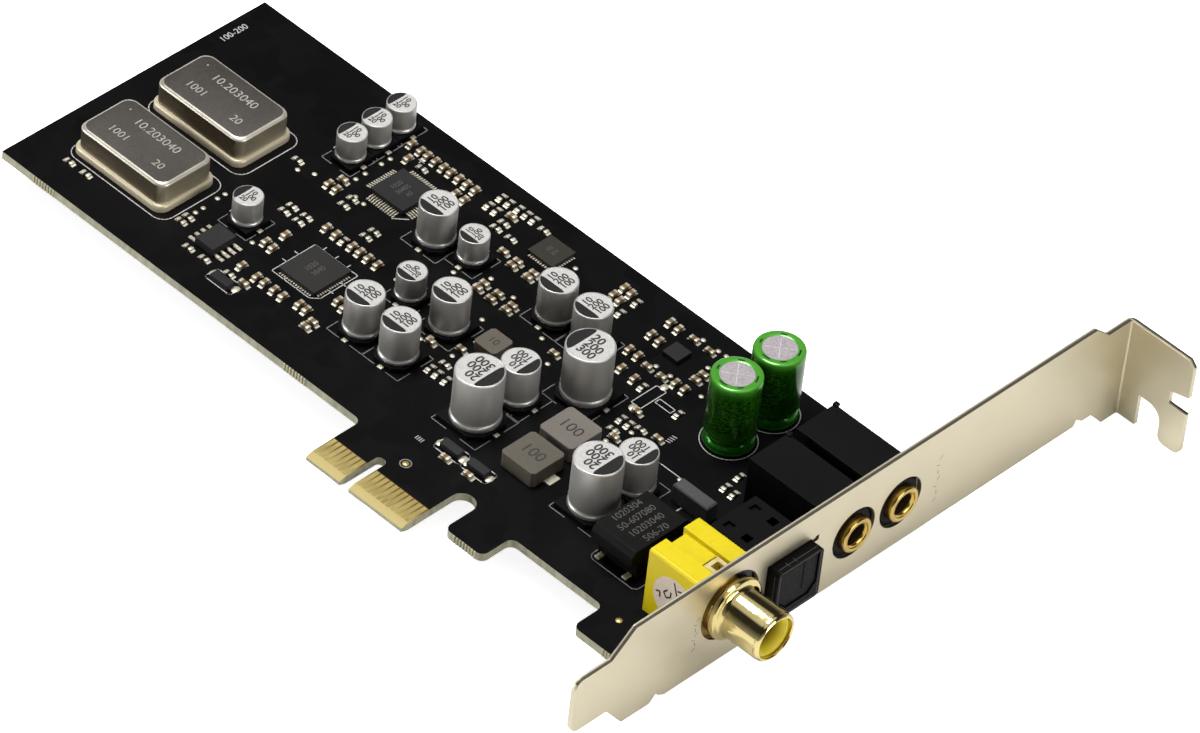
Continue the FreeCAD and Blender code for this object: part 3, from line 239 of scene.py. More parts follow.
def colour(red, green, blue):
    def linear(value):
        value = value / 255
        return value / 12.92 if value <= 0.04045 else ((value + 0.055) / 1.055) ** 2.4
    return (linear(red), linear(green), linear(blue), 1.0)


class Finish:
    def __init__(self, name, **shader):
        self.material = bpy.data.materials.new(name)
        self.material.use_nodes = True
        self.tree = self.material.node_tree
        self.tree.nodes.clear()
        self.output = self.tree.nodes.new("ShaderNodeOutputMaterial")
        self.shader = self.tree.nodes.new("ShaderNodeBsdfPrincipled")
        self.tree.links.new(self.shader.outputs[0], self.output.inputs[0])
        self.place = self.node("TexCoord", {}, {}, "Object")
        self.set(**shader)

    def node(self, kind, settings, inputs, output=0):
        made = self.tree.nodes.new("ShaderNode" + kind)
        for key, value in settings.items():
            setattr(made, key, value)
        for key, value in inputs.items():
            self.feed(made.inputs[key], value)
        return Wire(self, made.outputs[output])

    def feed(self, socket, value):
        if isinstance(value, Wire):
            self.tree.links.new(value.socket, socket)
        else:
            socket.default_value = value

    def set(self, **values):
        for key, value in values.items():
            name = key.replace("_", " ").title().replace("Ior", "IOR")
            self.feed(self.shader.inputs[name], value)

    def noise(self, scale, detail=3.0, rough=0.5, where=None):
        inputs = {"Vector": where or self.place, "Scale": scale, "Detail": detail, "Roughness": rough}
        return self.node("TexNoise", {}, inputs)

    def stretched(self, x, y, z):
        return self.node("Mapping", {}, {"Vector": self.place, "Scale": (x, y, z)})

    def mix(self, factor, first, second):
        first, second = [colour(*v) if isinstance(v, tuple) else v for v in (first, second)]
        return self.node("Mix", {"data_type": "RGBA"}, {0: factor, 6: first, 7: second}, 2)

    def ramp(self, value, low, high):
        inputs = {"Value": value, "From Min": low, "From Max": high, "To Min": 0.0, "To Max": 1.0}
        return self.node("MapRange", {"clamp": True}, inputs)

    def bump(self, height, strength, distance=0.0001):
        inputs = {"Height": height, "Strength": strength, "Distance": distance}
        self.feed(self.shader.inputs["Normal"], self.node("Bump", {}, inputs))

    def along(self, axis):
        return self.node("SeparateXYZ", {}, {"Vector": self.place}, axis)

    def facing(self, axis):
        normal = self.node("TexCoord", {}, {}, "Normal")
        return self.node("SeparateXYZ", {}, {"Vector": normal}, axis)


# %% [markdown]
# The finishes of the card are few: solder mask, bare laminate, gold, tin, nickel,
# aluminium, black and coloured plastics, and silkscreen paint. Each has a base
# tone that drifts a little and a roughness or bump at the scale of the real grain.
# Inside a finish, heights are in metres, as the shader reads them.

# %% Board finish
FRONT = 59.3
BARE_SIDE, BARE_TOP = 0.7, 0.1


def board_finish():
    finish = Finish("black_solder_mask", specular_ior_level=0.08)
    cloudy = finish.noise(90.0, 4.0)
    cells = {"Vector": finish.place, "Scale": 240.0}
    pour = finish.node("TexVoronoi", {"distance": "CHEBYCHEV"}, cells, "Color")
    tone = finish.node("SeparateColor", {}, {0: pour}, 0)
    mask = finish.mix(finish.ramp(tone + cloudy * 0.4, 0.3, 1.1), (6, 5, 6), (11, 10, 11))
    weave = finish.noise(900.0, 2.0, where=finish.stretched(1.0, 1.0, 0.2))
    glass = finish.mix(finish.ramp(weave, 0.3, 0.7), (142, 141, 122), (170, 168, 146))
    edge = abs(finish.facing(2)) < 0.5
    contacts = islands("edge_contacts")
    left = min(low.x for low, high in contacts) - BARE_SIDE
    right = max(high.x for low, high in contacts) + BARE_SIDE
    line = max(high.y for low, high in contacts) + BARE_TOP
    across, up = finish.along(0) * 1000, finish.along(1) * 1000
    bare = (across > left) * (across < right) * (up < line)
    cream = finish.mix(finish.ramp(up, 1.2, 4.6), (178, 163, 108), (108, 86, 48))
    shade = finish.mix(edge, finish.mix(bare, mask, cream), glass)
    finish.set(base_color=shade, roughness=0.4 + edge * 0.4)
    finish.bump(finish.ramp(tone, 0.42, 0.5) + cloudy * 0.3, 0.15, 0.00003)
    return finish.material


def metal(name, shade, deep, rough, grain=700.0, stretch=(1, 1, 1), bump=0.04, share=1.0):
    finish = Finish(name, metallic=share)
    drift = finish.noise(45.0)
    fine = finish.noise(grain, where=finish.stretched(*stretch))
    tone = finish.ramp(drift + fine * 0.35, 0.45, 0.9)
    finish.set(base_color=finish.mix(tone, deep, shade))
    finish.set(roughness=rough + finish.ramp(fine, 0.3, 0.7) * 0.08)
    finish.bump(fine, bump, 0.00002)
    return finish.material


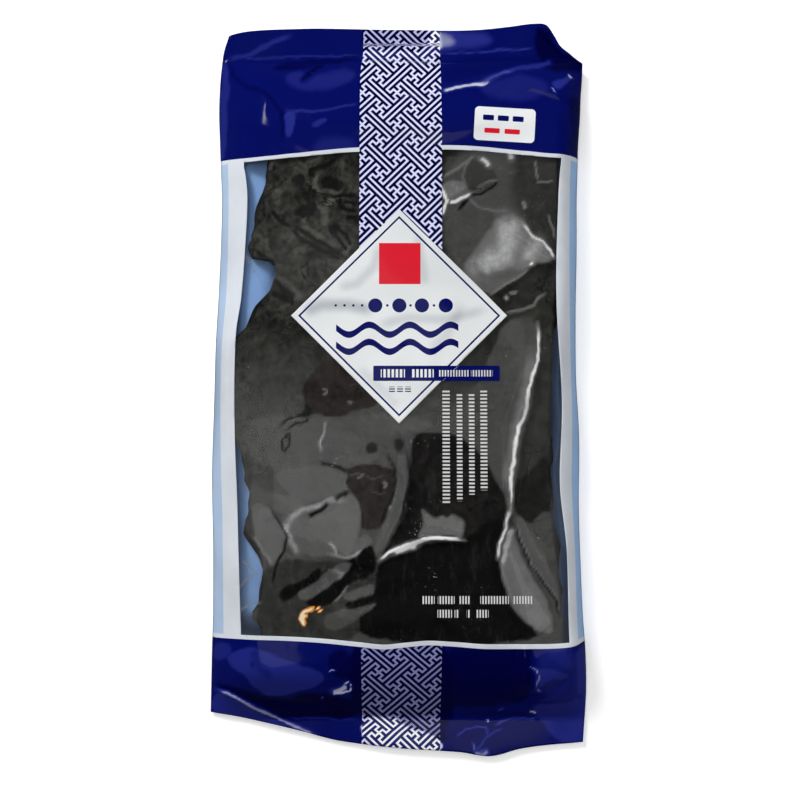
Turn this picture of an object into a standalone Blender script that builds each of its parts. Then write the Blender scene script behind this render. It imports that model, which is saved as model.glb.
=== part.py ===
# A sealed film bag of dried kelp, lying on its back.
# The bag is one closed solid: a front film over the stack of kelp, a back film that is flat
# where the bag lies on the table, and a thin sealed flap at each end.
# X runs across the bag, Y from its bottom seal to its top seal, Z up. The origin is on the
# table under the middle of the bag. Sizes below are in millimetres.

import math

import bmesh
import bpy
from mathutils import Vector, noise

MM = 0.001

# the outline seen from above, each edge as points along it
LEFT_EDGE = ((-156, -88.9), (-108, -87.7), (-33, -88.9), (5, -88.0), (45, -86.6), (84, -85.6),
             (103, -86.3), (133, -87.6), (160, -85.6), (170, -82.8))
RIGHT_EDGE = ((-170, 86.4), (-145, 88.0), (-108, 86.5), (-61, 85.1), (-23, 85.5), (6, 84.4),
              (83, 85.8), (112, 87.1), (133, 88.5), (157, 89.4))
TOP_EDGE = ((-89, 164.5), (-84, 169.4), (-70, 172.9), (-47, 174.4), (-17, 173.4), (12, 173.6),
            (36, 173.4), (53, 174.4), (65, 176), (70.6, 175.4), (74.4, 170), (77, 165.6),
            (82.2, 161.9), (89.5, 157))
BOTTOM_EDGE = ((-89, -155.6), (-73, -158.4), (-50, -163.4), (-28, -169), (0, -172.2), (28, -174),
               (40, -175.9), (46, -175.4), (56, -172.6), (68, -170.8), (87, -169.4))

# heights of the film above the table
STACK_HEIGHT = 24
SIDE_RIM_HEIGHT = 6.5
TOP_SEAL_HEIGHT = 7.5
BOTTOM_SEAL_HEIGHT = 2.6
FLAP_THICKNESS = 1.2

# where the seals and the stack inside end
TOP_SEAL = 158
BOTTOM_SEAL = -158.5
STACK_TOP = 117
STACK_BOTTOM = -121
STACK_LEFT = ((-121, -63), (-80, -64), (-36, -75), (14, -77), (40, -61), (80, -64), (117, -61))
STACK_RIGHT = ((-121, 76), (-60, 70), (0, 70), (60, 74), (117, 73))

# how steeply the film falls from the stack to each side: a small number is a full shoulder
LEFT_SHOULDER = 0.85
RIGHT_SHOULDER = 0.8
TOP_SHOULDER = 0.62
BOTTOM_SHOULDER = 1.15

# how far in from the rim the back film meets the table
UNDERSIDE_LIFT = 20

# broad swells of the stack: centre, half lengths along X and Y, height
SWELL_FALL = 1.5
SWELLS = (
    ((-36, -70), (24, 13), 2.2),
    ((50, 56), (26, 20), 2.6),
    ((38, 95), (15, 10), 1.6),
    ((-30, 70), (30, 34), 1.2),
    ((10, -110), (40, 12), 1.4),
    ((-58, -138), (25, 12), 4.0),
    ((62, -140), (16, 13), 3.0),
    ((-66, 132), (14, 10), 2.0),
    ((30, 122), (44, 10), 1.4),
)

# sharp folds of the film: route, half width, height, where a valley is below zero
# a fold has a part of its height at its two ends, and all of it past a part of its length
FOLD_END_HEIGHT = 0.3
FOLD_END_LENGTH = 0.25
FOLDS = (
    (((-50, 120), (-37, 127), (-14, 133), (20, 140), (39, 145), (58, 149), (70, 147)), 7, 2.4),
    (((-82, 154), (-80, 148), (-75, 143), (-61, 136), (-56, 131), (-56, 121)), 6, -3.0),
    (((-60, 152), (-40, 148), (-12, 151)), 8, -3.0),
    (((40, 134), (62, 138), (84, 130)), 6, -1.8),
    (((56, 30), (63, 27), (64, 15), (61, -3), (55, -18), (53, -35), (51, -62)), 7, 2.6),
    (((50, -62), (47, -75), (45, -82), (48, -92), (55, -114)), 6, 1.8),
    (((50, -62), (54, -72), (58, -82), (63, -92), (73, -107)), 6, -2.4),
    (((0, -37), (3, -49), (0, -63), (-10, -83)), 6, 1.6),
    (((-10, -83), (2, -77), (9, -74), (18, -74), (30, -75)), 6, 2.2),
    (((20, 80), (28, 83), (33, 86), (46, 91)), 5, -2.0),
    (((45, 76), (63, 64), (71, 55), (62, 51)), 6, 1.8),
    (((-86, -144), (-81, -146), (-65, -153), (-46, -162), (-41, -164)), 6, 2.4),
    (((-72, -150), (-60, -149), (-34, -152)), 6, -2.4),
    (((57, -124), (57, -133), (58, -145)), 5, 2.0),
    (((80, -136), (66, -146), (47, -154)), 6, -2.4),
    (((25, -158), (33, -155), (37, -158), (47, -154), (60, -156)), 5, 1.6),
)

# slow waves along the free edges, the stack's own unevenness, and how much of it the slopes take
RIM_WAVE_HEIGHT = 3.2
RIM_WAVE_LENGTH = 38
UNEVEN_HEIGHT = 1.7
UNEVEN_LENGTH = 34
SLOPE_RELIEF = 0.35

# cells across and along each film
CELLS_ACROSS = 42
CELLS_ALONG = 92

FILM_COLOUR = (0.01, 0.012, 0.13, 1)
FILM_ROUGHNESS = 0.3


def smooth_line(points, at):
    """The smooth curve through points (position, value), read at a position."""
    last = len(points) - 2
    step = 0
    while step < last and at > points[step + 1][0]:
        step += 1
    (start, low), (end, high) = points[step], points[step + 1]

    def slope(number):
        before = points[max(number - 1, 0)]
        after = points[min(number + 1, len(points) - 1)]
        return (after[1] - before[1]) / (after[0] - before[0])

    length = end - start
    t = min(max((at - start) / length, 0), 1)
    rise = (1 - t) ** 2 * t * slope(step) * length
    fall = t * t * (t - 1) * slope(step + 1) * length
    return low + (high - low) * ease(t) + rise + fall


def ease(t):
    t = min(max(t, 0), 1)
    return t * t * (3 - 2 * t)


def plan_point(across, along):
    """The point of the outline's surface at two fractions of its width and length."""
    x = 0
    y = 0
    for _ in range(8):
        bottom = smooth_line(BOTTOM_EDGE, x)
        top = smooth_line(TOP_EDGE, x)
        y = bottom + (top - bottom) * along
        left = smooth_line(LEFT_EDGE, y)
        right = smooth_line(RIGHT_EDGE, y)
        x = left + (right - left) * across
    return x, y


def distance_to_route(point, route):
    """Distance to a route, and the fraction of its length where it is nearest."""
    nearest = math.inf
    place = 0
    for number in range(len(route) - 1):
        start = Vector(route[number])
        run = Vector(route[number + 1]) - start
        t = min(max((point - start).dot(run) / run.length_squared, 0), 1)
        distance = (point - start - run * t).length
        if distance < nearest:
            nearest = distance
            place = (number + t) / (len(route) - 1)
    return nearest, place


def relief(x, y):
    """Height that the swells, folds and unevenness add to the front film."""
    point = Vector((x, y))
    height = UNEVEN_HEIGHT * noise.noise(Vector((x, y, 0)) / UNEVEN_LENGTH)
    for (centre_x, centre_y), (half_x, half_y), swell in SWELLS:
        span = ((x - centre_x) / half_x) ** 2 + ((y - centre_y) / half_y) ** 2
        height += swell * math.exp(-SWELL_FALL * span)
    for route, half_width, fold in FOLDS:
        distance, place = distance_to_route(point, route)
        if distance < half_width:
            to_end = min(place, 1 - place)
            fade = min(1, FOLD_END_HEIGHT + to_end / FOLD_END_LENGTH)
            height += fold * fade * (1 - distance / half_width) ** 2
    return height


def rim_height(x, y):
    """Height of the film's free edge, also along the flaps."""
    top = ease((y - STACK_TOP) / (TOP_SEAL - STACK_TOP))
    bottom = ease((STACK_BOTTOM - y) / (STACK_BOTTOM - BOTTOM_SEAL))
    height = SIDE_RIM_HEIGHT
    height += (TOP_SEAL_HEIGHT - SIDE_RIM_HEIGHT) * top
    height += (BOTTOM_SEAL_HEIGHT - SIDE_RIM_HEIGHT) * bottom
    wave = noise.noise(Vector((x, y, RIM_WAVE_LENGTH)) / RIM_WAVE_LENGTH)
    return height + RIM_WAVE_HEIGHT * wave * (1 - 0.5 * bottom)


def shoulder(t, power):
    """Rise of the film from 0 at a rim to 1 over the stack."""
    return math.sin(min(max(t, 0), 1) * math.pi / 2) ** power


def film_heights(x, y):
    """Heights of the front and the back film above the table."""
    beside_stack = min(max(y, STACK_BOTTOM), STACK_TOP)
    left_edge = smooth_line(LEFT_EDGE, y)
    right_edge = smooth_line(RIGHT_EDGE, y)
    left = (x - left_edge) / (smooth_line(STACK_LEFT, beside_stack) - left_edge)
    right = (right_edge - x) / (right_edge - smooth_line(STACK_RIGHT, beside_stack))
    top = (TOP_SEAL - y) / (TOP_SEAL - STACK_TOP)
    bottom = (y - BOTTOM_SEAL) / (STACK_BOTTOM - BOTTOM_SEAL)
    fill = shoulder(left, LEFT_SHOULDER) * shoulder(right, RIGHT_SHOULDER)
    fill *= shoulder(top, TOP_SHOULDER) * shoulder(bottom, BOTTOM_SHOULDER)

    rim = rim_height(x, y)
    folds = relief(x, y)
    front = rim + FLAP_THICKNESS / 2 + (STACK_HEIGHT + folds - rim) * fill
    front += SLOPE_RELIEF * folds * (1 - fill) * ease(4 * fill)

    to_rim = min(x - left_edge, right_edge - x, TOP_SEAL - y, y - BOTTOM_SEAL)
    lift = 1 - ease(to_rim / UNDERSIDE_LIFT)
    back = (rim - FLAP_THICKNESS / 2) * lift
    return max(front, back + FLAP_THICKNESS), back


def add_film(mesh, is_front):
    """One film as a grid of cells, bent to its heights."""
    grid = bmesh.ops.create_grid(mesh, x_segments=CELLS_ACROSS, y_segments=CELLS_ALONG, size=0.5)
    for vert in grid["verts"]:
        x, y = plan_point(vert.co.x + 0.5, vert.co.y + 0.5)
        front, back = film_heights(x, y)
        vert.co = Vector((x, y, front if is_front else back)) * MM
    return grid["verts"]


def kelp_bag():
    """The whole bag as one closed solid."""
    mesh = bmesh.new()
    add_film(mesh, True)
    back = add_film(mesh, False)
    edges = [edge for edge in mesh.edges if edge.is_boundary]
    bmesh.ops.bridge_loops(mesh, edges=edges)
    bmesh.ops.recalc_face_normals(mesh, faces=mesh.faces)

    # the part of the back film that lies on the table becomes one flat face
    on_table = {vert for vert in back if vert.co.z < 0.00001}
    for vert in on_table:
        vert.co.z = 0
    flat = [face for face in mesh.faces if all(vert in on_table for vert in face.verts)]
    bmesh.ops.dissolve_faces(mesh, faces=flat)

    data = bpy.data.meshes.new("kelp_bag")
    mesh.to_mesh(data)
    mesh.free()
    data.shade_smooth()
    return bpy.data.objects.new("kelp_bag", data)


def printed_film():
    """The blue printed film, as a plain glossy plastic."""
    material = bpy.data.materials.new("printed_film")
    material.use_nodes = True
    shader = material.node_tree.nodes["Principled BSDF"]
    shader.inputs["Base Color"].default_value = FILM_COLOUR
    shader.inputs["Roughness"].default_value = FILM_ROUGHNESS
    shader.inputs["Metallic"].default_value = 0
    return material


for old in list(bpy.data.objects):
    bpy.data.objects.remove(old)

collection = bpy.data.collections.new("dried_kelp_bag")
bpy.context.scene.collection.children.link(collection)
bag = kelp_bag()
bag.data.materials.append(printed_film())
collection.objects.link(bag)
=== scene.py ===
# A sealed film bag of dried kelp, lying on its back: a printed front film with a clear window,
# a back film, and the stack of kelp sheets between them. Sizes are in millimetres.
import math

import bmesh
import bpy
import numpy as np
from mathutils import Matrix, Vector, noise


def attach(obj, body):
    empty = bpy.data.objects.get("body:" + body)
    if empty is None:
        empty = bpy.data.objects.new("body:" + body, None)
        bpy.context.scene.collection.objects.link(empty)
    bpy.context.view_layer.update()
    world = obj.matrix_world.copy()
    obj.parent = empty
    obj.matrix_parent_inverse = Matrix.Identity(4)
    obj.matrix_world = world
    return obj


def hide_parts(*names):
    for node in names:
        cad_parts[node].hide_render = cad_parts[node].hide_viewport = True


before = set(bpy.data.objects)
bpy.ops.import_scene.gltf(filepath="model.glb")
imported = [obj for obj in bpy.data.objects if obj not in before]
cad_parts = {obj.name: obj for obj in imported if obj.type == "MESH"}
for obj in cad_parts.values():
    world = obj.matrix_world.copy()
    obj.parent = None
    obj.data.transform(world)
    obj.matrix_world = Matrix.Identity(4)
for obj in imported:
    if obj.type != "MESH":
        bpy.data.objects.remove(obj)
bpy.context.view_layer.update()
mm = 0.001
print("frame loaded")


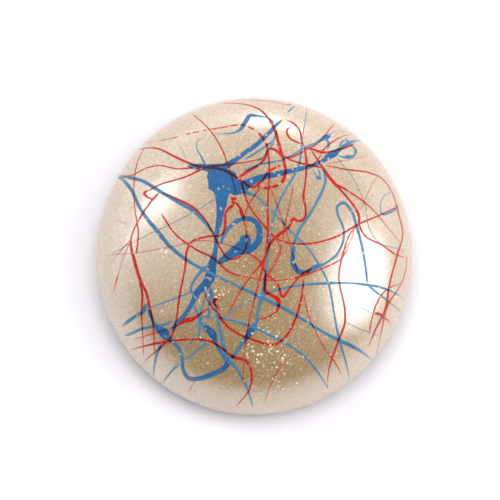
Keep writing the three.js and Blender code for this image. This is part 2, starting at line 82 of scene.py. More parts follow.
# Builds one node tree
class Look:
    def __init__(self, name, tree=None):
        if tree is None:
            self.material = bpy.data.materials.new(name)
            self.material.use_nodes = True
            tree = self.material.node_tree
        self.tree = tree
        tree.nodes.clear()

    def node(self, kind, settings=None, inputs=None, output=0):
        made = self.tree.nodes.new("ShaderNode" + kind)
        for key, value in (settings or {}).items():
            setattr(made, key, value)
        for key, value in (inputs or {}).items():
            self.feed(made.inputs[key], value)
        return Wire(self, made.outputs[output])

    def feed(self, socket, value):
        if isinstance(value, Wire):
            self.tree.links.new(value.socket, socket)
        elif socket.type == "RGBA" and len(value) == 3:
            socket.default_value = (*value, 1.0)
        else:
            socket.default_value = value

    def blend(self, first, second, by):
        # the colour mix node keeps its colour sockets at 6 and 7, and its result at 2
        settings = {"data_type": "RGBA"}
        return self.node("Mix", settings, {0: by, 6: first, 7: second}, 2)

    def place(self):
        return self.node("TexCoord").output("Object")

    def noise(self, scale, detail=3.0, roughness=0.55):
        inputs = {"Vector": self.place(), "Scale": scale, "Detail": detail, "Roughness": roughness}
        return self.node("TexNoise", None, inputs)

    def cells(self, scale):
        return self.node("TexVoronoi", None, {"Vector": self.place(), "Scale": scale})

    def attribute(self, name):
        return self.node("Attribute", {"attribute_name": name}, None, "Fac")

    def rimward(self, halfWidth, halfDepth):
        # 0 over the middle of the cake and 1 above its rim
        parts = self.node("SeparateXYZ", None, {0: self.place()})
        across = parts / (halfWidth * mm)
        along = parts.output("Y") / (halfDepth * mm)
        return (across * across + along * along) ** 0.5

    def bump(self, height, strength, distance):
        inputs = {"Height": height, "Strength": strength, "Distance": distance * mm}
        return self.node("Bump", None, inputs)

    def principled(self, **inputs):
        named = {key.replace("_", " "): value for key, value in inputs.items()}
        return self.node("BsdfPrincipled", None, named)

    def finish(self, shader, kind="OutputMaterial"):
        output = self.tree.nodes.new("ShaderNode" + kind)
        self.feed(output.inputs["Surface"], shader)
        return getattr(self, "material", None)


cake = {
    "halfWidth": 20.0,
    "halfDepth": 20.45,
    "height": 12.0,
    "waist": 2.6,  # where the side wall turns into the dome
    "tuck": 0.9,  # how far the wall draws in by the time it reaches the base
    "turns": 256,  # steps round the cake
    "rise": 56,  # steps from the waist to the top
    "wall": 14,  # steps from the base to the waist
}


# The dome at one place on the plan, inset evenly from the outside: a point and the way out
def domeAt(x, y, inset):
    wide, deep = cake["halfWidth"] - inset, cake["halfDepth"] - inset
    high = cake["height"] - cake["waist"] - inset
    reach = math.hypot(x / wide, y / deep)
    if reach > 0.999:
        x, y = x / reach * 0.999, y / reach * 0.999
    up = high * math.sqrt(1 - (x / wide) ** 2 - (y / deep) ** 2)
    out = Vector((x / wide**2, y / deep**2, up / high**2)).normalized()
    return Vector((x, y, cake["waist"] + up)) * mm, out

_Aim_
From the very first line of the data through the line with "self.feed(self.shader.inputs[name], value)" in it, please reproduce each line exactly and output nothing more.

_Written answer_
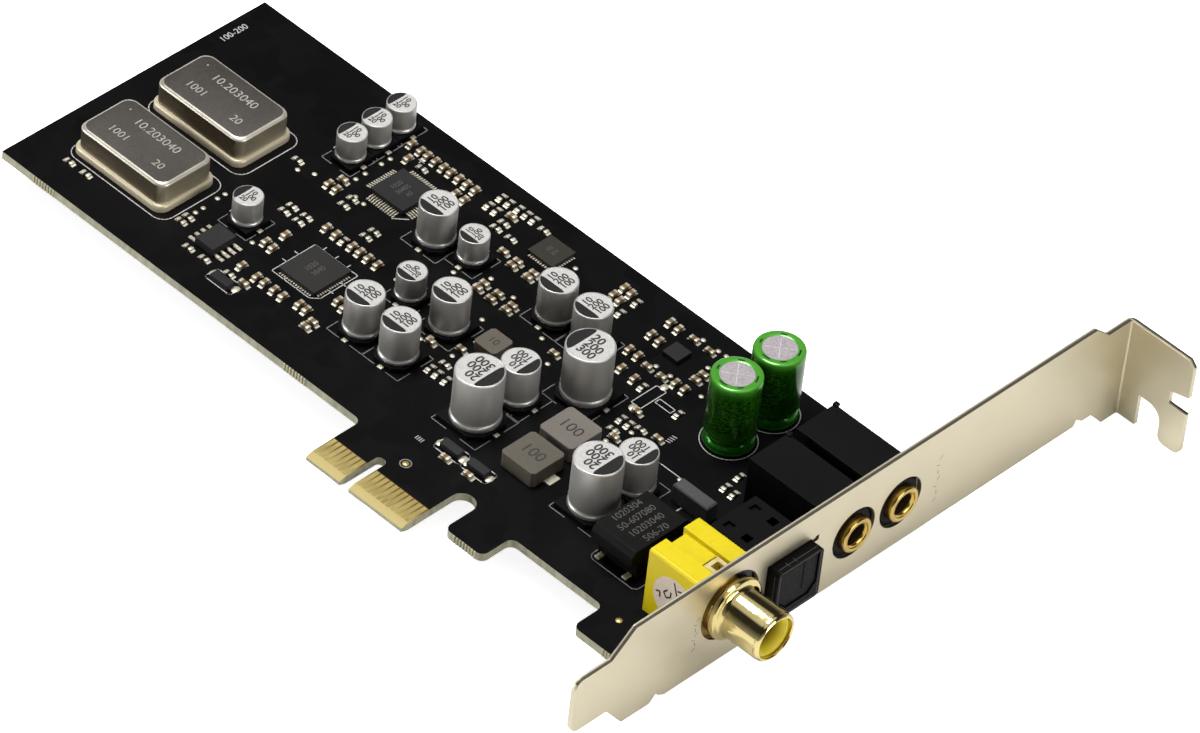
Continue the FreeCAD and Blender code for this object: part 3, from line 239 of scene.py. More parts follow.
def colour(red, green, blue):
    def linear(value):
        value = value / 255
        return value / 12.92 if value <= 0.04045 else ((value + 0.055) / 1.055) ** 2.4
    return (linear(red), linear(green), linear(blue), 1.0)


class Finish:
    def __init__(self, name, **shader):
        self.material = bpy.data.materials.new(name)
        self.material.use_nodes = True
        self.tree = self.material.node_tree
        self.tree.nodes.clear()
        self.output = self.tree.nodes.new("ShaderNodeOutputMaterial")
        self.shader = self.tree.nodes.new("ShaderNodeBsdfPrincipled")
        self.tree.links.new(self.shader.outputs[0], self.output.inputs[0])
        self.place = self.node("TexCoord", {}, {}, "Object")
        self.set(**shader)

    def node(self, kind, settings, inputs, output=0):
        made = self.tree.nodes.new("ShaderNode" + kind)
        for key, value in settings.items():
            setattr(made, key, value)
        for key, value in inputs.items():
            self.feed(made.inputs[key], value)
        return Wire(self, made.outputs[output])

    def feed(self, socket, value):
        if isinstance(value, Wire):
            self.tree.links.new(value.socket, socket)
        else:
            socket.default_value = value

    def set(self, **values):
        for key, value in values.items():
            name = key.replace("_", " ").title().replace("Ior", "IOR")
            self.feed(self.shader.inputs[name], value)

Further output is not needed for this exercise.